### What you have to do
How many lines in this data contain the string "values"? Reply with the number only.
** BEGIN **
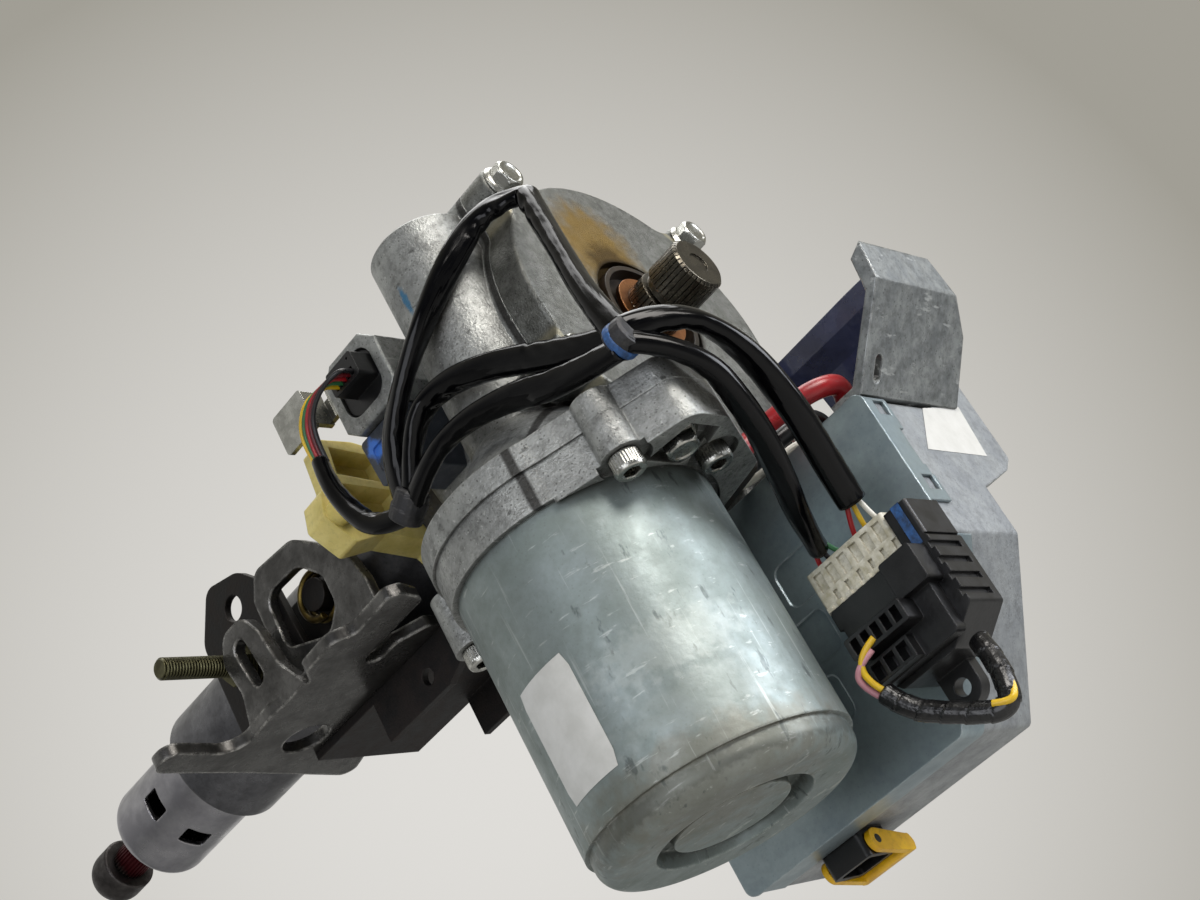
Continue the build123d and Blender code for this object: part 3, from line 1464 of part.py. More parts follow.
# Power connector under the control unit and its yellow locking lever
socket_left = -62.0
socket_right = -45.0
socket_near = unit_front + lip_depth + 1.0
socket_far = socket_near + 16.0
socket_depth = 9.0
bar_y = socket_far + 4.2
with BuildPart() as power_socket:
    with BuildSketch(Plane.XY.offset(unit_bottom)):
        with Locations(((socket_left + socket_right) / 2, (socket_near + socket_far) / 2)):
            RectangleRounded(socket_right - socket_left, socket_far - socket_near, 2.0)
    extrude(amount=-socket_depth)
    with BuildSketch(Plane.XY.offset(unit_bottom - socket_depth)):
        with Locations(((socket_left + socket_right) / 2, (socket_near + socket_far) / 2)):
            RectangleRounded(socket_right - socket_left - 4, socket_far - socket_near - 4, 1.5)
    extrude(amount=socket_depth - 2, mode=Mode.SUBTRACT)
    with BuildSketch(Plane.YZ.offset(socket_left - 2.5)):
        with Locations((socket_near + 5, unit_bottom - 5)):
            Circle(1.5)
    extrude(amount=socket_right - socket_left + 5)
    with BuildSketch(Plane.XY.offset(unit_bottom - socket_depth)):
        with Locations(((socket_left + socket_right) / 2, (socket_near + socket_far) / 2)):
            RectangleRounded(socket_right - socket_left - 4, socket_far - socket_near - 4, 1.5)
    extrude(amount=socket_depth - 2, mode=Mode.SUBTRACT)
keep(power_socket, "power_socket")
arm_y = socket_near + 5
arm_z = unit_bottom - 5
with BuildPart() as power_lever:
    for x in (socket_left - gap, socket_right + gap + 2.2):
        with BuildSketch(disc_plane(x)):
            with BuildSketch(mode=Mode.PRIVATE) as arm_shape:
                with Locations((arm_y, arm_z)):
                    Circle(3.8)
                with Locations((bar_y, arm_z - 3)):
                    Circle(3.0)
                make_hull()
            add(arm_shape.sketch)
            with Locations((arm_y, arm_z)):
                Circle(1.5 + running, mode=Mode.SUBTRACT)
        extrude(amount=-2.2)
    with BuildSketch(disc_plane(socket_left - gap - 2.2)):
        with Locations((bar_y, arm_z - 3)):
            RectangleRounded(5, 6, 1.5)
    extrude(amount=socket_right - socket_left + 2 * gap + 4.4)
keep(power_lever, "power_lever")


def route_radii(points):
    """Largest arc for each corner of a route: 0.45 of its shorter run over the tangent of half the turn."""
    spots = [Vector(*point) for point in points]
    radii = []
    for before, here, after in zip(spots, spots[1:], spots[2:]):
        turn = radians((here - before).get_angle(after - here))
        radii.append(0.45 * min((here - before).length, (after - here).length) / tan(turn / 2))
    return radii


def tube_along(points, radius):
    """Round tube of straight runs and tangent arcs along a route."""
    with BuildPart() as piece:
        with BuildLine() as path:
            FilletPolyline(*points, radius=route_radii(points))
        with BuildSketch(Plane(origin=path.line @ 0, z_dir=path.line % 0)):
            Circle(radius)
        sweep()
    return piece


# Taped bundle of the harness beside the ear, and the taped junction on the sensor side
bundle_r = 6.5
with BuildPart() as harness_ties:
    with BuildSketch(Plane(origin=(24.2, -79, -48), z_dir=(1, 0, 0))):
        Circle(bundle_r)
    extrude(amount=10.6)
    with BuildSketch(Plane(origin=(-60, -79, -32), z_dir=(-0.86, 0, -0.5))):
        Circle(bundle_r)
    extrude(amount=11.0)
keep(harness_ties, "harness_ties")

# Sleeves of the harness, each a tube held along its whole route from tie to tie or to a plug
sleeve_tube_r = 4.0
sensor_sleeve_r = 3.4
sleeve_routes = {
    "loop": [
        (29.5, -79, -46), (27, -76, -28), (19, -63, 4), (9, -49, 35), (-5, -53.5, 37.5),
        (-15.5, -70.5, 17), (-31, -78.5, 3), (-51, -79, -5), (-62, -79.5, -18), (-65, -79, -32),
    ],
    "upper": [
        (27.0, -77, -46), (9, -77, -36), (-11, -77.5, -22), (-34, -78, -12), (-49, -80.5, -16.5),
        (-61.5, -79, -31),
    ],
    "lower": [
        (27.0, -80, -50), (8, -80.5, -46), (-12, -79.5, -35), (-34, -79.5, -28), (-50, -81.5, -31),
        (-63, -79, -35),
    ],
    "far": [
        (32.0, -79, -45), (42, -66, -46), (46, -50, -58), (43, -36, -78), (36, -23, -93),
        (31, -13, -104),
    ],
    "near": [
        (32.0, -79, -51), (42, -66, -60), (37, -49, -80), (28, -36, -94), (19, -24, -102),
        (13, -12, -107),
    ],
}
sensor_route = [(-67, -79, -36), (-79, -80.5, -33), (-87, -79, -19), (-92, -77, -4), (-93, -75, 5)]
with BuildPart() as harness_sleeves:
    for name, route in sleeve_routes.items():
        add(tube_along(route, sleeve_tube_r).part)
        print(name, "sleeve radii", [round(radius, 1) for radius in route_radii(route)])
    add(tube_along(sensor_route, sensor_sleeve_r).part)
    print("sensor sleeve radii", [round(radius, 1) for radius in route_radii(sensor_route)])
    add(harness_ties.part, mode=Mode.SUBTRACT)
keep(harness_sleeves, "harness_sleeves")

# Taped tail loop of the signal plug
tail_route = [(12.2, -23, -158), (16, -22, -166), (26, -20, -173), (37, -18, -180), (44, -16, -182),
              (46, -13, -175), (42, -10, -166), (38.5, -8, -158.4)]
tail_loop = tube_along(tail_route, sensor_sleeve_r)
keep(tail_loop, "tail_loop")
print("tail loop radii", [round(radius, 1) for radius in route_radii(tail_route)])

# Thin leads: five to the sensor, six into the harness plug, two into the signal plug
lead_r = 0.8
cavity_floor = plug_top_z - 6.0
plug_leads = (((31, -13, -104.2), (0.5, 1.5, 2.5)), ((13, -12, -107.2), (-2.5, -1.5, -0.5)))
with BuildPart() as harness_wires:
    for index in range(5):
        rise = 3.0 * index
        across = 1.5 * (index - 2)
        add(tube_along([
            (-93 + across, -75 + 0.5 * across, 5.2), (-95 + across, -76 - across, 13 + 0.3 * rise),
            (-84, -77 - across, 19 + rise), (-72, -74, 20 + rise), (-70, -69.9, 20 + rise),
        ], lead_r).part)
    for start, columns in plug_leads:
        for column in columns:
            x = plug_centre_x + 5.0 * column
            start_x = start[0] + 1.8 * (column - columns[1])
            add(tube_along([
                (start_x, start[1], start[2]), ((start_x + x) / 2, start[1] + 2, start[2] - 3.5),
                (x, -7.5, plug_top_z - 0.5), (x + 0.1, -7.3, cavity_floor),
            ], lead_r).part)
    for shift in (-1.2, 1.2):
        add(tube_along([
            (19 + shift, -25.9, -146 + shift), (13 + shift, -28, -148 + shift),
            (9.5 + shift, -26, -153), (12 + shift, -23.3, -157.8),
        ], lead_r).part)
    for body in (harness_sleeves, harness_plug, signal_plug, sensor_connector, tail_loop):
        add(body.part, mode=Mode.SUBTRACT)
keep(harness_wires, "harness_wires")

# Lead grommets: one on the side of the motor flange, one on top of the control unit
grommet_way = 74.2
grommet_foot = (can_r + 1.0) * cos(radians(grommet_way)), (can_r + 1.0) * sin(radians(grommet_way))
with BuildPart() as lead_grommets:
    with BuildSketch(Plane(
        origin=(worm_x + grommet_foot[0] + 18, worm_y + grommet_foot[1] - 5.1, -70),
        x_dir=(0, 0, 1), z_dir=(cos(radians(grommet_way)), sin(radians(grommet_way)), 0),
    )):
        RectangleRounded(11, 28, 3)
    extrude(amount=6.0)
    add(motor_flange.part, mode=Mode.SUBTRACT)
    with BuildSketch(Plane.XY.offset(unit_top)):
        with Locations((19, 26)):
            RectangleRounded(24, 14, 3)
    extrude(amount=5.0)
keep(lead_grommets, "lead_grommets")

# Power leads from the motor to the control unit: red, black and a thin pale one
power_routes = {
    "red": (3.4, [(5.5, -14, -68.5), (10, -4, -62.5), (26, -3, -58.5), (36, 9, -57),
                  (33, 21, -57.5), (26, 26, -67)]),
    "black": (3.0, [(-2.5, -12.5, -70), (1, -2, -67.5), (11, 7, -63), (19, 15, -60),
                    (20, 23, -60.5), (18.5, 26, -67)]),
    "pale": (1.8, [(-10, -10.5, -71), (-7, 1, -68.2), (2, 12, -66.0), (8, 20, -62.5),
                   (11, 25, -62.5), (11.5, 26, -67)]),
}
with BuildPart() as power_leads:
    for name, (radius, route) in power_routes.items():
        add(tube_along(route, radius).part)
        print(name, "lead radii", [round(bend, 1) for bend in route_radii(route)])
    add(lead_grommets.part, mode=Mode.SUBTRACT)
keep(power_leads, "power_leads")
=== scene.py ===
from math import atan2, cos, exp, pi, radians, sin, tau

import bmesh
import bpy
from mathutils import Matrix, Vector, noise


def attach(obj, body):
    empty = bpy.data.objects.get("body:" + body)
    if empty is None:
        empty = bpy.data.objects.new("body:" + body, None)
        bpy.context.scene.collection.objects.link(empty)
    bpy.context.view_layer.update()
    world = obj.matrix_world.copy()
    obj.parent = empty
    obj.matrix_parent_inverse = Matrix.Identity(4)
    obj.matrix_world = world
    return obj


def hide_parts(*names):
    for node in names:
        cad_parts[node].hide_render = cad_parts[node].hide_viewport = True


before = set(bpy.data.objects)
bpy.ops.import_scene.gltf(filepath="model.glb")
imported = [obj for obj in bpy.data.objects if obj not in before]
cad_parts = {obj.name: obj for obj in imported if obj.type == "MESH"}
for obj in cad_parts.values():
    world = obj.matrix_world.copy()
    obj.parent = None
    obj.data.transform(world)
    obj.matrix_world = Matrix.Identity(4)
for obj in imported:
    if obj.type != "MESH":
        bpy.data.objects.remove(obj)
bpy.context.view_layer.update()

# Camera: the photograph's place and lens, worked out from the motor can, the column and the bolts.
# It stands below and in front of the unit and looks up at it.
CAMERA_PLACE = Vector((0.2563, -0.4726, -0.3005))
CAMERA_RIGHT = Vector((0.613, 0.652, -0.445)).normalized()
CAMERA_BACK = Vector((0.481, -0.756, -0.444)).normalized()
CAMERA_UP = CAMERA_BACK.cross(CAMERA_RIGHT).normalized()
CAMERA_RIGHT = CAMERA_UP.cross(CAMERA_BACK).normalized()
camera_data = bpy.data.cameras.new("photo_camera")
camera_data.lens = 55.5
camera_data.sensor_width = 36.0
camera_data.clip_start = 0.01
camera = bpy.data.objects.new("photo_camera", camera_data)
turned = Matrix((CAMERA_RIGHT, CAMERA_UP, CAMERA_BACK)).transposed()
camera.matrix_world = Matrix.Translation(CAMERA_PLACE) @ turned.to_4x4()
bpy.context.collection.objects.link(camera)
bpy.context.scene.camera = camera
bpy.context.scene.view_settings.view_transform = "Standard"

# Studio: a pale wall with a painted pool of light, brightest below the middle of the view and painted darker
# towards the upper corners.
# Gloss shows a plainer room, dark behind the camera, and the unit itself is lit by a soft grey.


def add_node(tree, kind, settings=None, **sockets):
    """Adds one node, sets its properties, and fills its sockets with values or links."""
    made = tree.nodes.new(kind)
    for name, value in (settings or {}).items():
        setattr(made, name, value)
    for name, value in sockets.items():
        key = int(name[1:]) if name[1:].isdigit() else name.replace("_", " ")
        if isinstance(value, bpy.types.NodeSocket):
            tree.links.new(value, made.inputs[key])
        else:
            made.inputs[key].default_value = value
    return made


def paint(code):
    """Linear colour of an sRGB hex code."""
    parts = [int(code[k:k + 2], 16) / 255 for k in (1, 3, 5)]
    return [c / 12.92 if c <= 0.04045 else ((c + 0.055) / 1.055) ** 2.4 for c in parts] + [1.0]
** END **
### Worked solution
2